Our internal measures run between 65% and 100% depending on the emotion and the subject. Excitement is pretty solid – it’s quite easy to measure objectively and we figure it’s over 80% accurate for over 80% of people. Engagement/Boredom is also pretty good and again it’s not hard to measure objectively. Frustration is ok but gets confused with anger a little – they frequently occurred in our training data at the same time. Meditation is really good for those in our testing group who could genuinely meditate.  Those are the four basic emotions we measure, i.e., Excitement, Engagement/Boredom, Frustration and Meditation.
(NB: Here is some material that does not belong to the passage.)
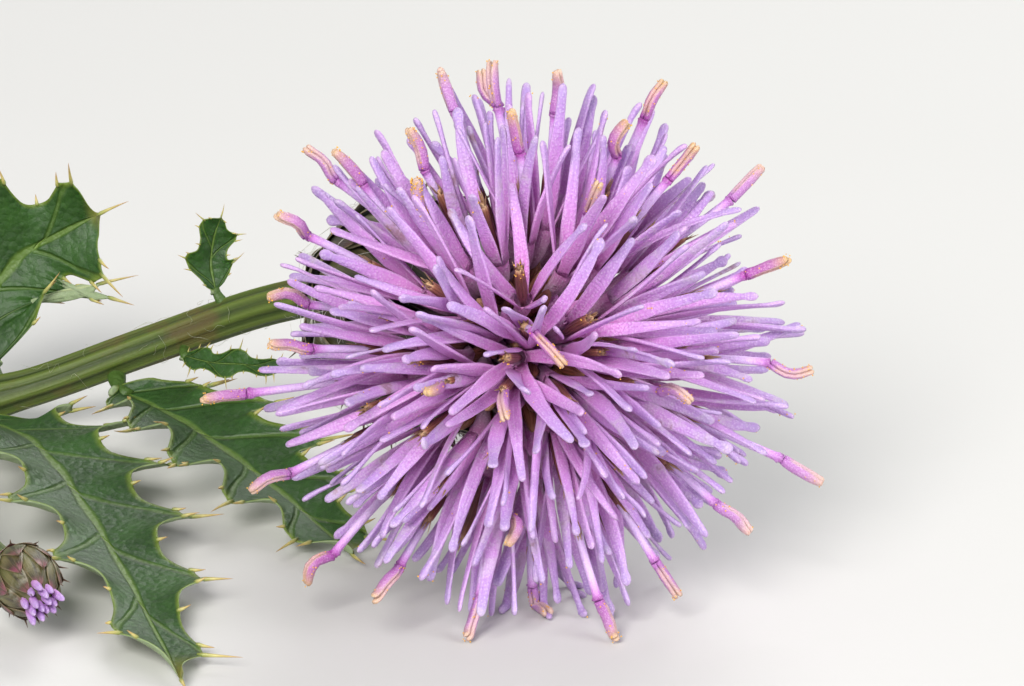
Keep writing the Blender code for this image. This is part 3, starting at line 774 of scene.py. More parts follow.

The output for each emotion is a floating point number between zero and one. We self-scale the output based on historical patterns of each individual user, so it takes a few hours for the system to settle down for a given subject. Self-scaling provides a useful within-subject scale but makes it very difficult to compare subjects.

The EPOC+ collects EEG biosignals from 14 sensors around the head, plus 2 reference channels in CMS/DRL configuration. They are all EEG sensors.

Performance Metrics detections are the most heavily filtered and the most likely to be shut down temporarily by excess noise. We stayed away from the temptation to link facial expression information into the emotional detections. Lots of frowns would be associated with higher frustration levels, for example, and we could make our life much easier by including the frown rate as an input variable for our Frustration detection. We avoided this because not everyone reacts externally, some people have no ability to frown due to paralysis and people could fool the detection by deliberately frowning a lot. We definitely rely exclusively on brain signals for Performance Metrics, mostly brain signals for Mental Commands (100% if you are an expert and want the best control), but Facial Expressions are all about the muscles!